The final element is causation. If you have established that a duty of care was owed, and that duty was breached, was the harm caused by that breach? You can see how this becomes a domino effect. At any point, if you establish that one of the earlier elements couldn’t be substantiated, then there is no need to consider the further elements. However, moving on. If you can established that the breach of duty (for instance, the go kart track doesn’t provide helmets, and the harm was reasonably foreseeable). In that case, you would have to prove that the failure was a necessary condition of the harm – i.e. ‘but for’ the provision of a helmet. The burden of providing protection from that harm must be considered also. And again, that level of harm must have been reasonably foreseeable.

When considering the ‘established’ categories where duty of care are owed, this whilst not being easy, is made easier as it is possible to refer to the criteria that the courts have used when determining these issues. What were it gets tricky is the ‘novel’ or outlier situations, where generic tests have to be used to determine whether someone is liable or not.

Whilst I haven’t had any ‘flashes of inspiration’ during this stage of the course, the whole topic of negligence has started becoming clearer, and the process of working through the assessment problem with my assessment partner has certainly made that more engaging, and more likely to be retained. As usual, at this point of the term with assessment due left right and centre, I am doing the bare minimum of readings, but am still enjoying this subject so far 🙂

Addendum: Latin phrases and other nonsensical matters

keep-calm-and-learn-latinInstead of editing the prior post, I thought I would add that encounters with elegant Latin phrases (which require immediate lookup in a dictionary!) has begun again already, after completing the reading of the case judgement for Sullivan v Moody (2001) 207 CLR 562 in advance for next week. Namely nolle prosequi (a formal notice of abandonment by a plaintiff or prosecutor of all or part of a suit) and inchoate (anticipating or preparatory to a further criminal act). You have to love the prose of these judges… complex but still elegant, and also quite confusing at first read! And I wonder if the phrase ‘foreseeability of harm is not sufficient to give rise to a duty of care’ is a indication what of one of the elements of negligence will be in tort law…

Back to the grindstone

Some words from law, specifically tort law

Some words from law, specifically tort law

So, Term 2 is upon me… and it’s back to the textbooks and long case judgements. I couldn’t find any cartoons that I liked to compliment this post, so instead I made the Wordle word cloud on the left.
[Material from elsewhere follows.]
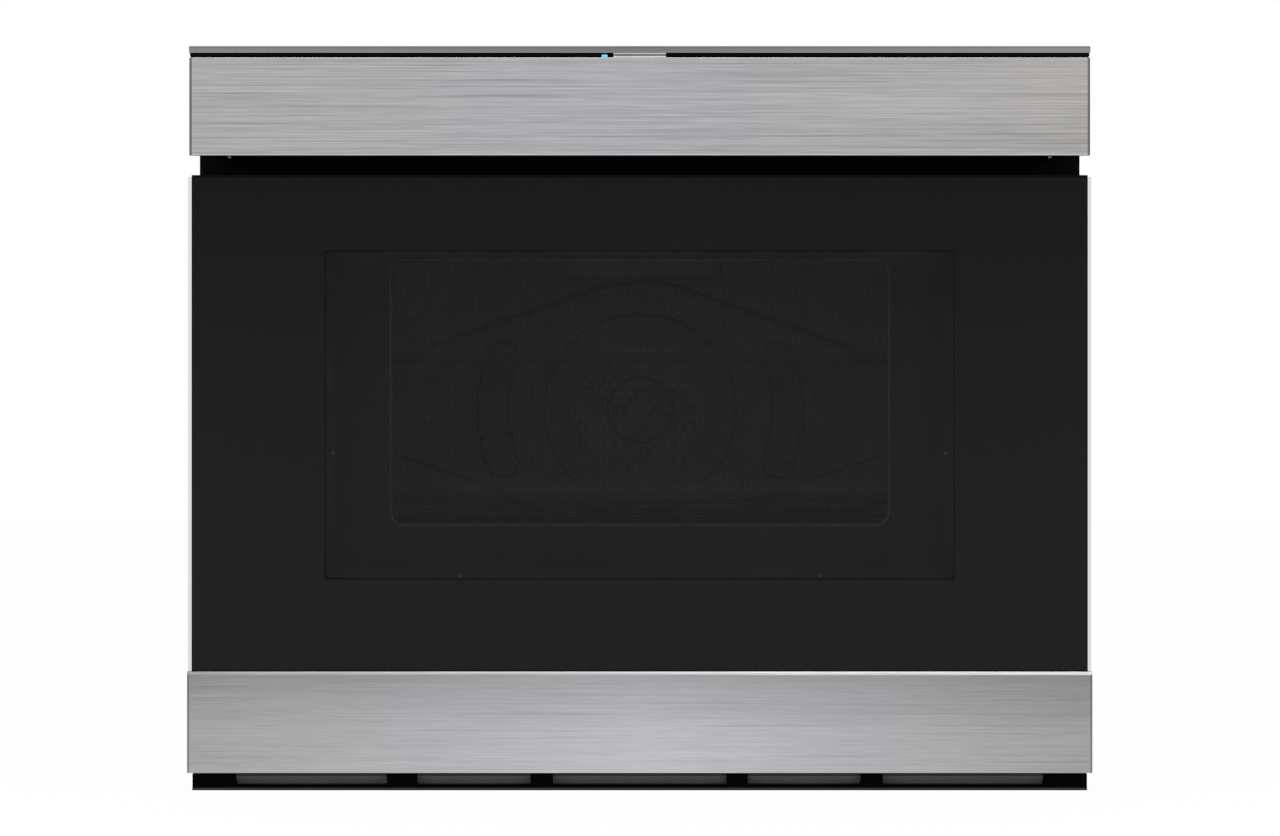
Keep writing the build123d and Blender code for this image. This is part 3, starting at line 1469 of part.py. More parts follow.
# ---- wire rack: two cross bars that rest on the ledges of the pan, with rods from front to back under them
with BuildPart() as wire_rack:
    rod_front_y = rack_y - rack_length / 2
    rod_back_y = rack_y + rack_length / 2
    rack_half = (rack_rod_count - 1) * rack_rod_pitch / 2
    for rack_rod in range(rack_rod_count):
        rod_x = -rack_half + rack_rod * rack_rod_pitch
        rod((rod_x, rod_front_y, rack_rod_z), (rod_x, rod_back_y, rack_rod_z), rack_rod_radius)
    bar_reach = pan_half - pan_sheet - rack_side_gap
    for end in (-1, 1):
        bar_y = rack_y + end * (rack_length / 2 - rack_overhang)
        rod((-bar_reach, bar_y, rack_bar_z), (bar_reach, bar_y, rack_bar_z), rack_bar_radius)
wire_rack.part.label = "wire_rack"
export_step(wire_rack.part, "parts/wire_rack.step")

# ================================================================ control panel
# ---- hinge brackets on the front frame, each with its pin
bracket_drop = 7.8
bracket_step = 8.0
bracket_ramp = 4.0
with BuildPart() as panel_hinges:
    for side_name, side in both_sides:
        plate_start = side * hinge_x - hinge_sheet / 2
        with BuildSketch(side_view(plate_start)):
            with Locations((pivot_y, pivot_z)):
                Circle(hinge_end_radius)
            with BuildLine():
                Polyline(
                    (pivot_y, pivot_z + hinge_end_radius),
                    (frame_front_y, pivot_z + hinge_end_radius),
                    (frame_front_y, pivot_z - bracket_drop),
                    (pivot_y + bracket_step + bracket_ramp, pivot_z - bracket_drop),
                    (pivot_y + bracket_step, pivot_z - hinge_end_radius),
                    (pivot_y, pivot_z - hinge_end_radius),
                    close=True,
                )
            make_face()
        extrude(amount=hinge_sheet)
        pin_start = (side * hinge_x - hinge_pin_length / 2, pivot_y, pivot_z)
        pin_end = (side * hinge_x + hinge_pin_length / 2, pivot_y, pivot_z)
        rod(pin_start, pin_end, hinge_pin_radius)
panel_hinges.part.label = "panel_hinges"
export_step(panel_hinges.part, "parts/panel_hinges.step")

# ---- fascia: a sheet turned back on all four sides, with rounded upright edges
with BuildPart() as fascia:
    with BuildSketch(Plane.XY.offset(fascia_bottom)):
        with Locations((0, front_y + fascia_depth / 2)):
            Rectangle(fascia_width, fascia_depth)
        fillet(vertices().group_by(Axis.Y)[0], radius=fascia_edge_radius)
    extrude(amount=fascia_height)
    fascia_front = fascia.faces().filter_by(Plane.XZ).sort_by(Axis.Y)[0]
    fillet(fascia_front.edges().filter_by(Axis.X), radius=fascia_bend_radius)
    fascia_hollow_half = fascia_width / 2 - front_sheet
    block(
        -fascia_hollow_half,
        fascia_hollow_half,
        front_y + front_sheet,
        front_y + fascia_depth,
        fascia_bottom + front_sheet,
        fascia_top - front_sheet,
        Mode.SUBTRACT,
    )
fascia.part.label = "fascia"
export_step(fascia.part, "parts/fascia.step")

# ---- bezel: the hollow body behind the fascia, with hinge eyes and a recess for the touch glass
bezel_front_y = front_y + front_sheet
bezel_rear_y = frame_front_y - flange_sheet - bezel_rear_gap
bezel_top = fascia_top - front_sheet
bezel_low_gap = 1.0
bezel_bottom = fascia_bottom + front_sheet + bezel_low_gap
bezel_half = bezel_width / 2
slope_gap = 0.3
slope_start_y = front_y + fascia_depth + slope_gap
belly_rise = 9.0
belly_setback = 14.0
belly_y = pivot_y + belly_setback
roof_wall = bezel_wall + touch_recess
eye_width = 7.5
eye_depth = 6.0
eye_rise = 7.0
slot_front_clear = 1.0
slot_top_clear = 1.5
touch_fit = 0.2
touch_corner = 2.0
with BuildPart() as control_bezel:
    with BuildSketch(side_view(-bezel_half)):
        with BuildLine():
            Polyline(
                (bezel_front_y, bezel_bottom),
                (bezel_front_y, bezel_top),
                (slope_start_y, bezel_top),
                (bezel_rear_y, bezel_rear_height),
                (bezel_rear_y, pivot_z + belly_rise),
                (belly_y, bezel_bottom),
                close=True,
            )
        make_face()
    extrude(amount=bezel_width)
    with BuildSketch(side_view(-bezel_half + bezel_wall)):
        with BuildLine():
            Polyline(
                (bezel_front_y + bezel_wall, bezel_bottom + bezel_wall),
                (bezel_front_y + bezel_wall, bezel_top - roof_wall),
                (slope_start_y, bezel_top - roof_wall),
                (bezel_rear_y - bezel_wall, bezel_rear_height - roof_wall),
                (bezel_rear_y - bezel_wall, pivot_z + belly_rise + bezel_wall / 2),
                (belly_y - bezel_wall / 2, bezel_bottom + bezel_wall),
                close=True,
            )
        make_face()
    extrude(amount=bezel_width - 2 * bezel_wall, mode=Mode.SUBTRACT)
    for side_name, side in both_sides:
        hinge_middle = side * hinge_x
        eye_reach = hinge_sheet / 2 + hinge_slot_gap + eye_width
        block(
            hinge_middle - eye_reach,
            hinge_middle + eye_reach,
            bezel_front_y + bezel_wall,
            pivot_y + eye_depth,
            bezel_bottom,
            pivot_z + eye_rise,
        )
        block(
            hinge_middle - hinge_sheet / 2 - hinge_slot_gap,
            hinge_middle + hinge_sheet / 2 + hinge_slot_gap,
            pivot_y - hinge_end_radius - slot_front_clear,
            bezel_rear_y,
            bezel_bottom,
            pivot_z + hinge_end_radius + slot_top_clear,
            Mode.SUBTRACT,
        )
        rod(
            (hinge_middle - eye_reach, pivot_y, pivot_z),
            (hinge_middle + eye_reach, pivot_y, pivot_z),
            hinge_pin_radius + running_clearance,
            Mode.SUBTRACT,
        )
    slope_middle = (0, (slope_start_y + bezel_rear_y) / 2, (bezel_top + bezel_rear_height) / 2)
    slope_normal = (0, bezel_top - bezel_rear_height, bezel_rear_y - slope_start_y)
    slope_plane = Plane(origin=slope_middle, x_dir=(1, 0, 0), z_dir=slope_normal)
    with BuildSketch(slope_plane):
        RectangleRounded(touch_width + 2 * touch_fit, touch_depth + 2 * touch_fit, touch_corner)
    extrude(amount=-touch_recess, mode=Mode.SUBTRACT)
control_bezel.part.label = "control_bezel"
export_step(control_bezel.part, "parts/control_bezel.step")

# ---- touch glass in the recess
with BuildPart() as touch_glass:
    with BuildSketch(slope_plane.offset(-touch_recess)):
        RectangleRounded(touch_width, touch_depth, touch_corner)
    extrude(amount=touch_thickness)
touch_glass.part.label = "touch_glass"
export_step(touch_glass.part, "parts/touch_glass.step")

# ---- display board inside the bezel, on posts behind its front wall
display_half = 130.0
display_height = 38.0
display_rise = 9.2
display_post = 4.0
display_post_radius = 2.5
display_post_inset = 7.0
driver_chip = 20.0
driver_chip_height = 4.0
with BuildPart() as display_board:
    post_start = bezel_front_y + bezel_wall
    display_front = post_start + display_post
    display_back = display_front + board_sheet
    display_low = pivot_z + display_rise
    display_high = display_low + display_height
    block(-display_half, display_half, display_front, display_back, display_low, display_high)
    for post_x in (-display_half + display_post_inset, display_half - display_post_inset):
        for post_z in (display_low + display_post_inset, display_high - display_post_inset):
            rod((post_x, post_start, post_z), (post_x, display_front, post_z), display_post_radius)
    chip_low = (display_low + display_high - driver_chip) / 2
    chip_back = display_back + driver_chip_height
    block(-driver_chip, driver_chip, display_back, chip_back, chip_low, chip_low + driver_chip)
display_board.part.label = "display_board"
export_step(display_board.part, "parts/display_board.step")

print("pinion turn per millimetre of drawer travel:", round(degrees(1 / pinion_pitch), 4), "degrees")
print("pivot of the control panel: y", round(pivot_y, 3), "z", round(pivot_z, 3))
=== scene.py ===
"""Looks of a built-in microwave drawer: finishes for every solid, and the pieces that need finer shapes."""

import logging
import math
from dataclasses import dataclass
from enum import Enum
from typing import Any, Dict, List, Optional, Sequence, Tuple, Union

import bmesh
import bpy
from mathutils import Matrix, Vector


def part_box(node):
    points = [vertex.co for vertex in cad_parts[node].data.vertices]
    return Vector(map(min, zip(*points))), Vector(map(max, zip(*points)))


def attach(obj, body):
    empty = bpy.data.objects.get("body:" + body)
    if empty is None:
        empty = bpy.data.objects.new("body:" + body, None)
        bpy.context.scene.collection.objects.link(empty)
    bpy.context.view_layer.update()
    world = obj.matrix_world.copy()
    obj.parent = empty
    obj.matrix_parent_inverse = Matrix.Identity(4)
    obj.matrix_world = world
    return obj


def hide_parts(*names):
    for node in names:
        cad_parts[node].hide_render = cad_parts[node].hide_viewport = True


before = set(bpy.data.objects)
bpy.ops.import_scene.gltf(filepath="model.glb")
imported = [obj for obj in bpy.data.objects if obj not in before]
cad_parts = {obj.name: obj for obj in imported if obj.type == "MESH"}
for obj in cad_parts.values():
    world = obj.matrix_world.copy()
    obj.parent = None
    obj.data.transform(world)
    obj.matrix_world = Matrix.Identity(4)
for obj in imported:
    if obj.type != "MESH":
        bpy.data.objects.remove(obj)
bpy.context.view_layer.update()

log = logging.getLogger("microwave_drawer")

Point = Tuple[float, float, float]
Colour = Tuple[float, float, float]
Scale = Union[float, Point]
Outline = List[Tuple[float, float]]
Levels = Tuple[Tuple[float, float], ...]
Material = bpy.types.Material
Object = bpy.types.Object

MM = 0.001
FULL_TURN = 2 * math.pi
UPRIGHT = (math.pi / 2, 0.0, 0.0)
# the names of the two sides, with the sign of their x
SIDES = (("left", -1), ("right", 1))


class Body(Enum):
    """The bodies that pieces ride on."""

    CASE = "case"
    DRAWER = "drawer"
    CONTROL_PANEL = "control_panel"


# ---------------------------------------------------------------- node trees
class Link:
    """A socket of a node tree, with arithmetic that adds Math nodes to the tree."""

    def __init__(self, plan: "NodePlan", socket: bpy.types.NodeSocket) -> None:
        """Keeps the tree and the socket."""
        self.plan = plan
        self.socket = socket

    def maths(self, operation: str, *others: Any) -> "Link":
        """Adds a Math node that starts with this value, and returns its result."""
        inputs = dict(enumerate((self, *others)))
        return self.plan.node("ShaderNodeMath", {"operation": operation}, inputs)

    def __add__(self, other: Any) -> "Link":
        """This plus other."""
        return self.maths("ADD", other)

    __radd__ = __add__

    def __sub__(self, other: Any) -> "Link":
        """This minus other."""
        return self.maths("SUBTRACT", other)

    def __rsub__(self, other: float) -> "Link":
        """A number minus this."""
        return self.plan.node("ShaderNodeMath", {"operation": "SUBTRACT"}, {0: other, 1: self})

    def __mul__(self, other: Any) -> "Link":
        """This times other."""
        return self.maths("MULTIPLY", other)

    __rmul__ = __mul__

    def __truediv__(self, other: Any) -> "Link":
        """This divided by other."""
        return self.maths("DIVIDE", other)

    def __gt__(self, other: Any) -> "Link":
        """1 where this is greater than other, else 0."""
        return self.maths("GREATER_THAN", other)

    def __lt__(self, other: Any) -> "Link":
        """1 where this is less than other, else 0."""
        return self.maths("LESS_THAN", other)

    def __abs__(self) -> "Link":
        """The size of this without its sign."""
        return self.maths("ABSOLUTE")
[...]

The main goal for Torts B will the to consolidate and refresh what I learnt in Term 1, and integrate the new content that will be covered in this course to hopefully come up with a more complete view of what Tort law feels and smells like, and how it fits into the whole system. We’ve already looked at the underpinning concepts such as the primary goal of compensation for the infringement of legal rights, along with the secondary aims of vindication, corrective justice and loss spreading (among others). There has been a focus on some of the different torts that can be ‘breached’ and more will be covered in this term. I look forward to the further discussion on the aims of tort,damages and torts actions that are the focus of this term. The bulk of this term is negligence, so I thought I would get this first post on the road, in order to not be negligent in my duties as a student!

Finally, to answer the focus question for this first entry, I suppose the most significant thing is that I have developed a good system – I try to be organised, plan out the term, keep notes regularly, and make sure that I participate in the weekly collaborative sessions and generally daily on the forums.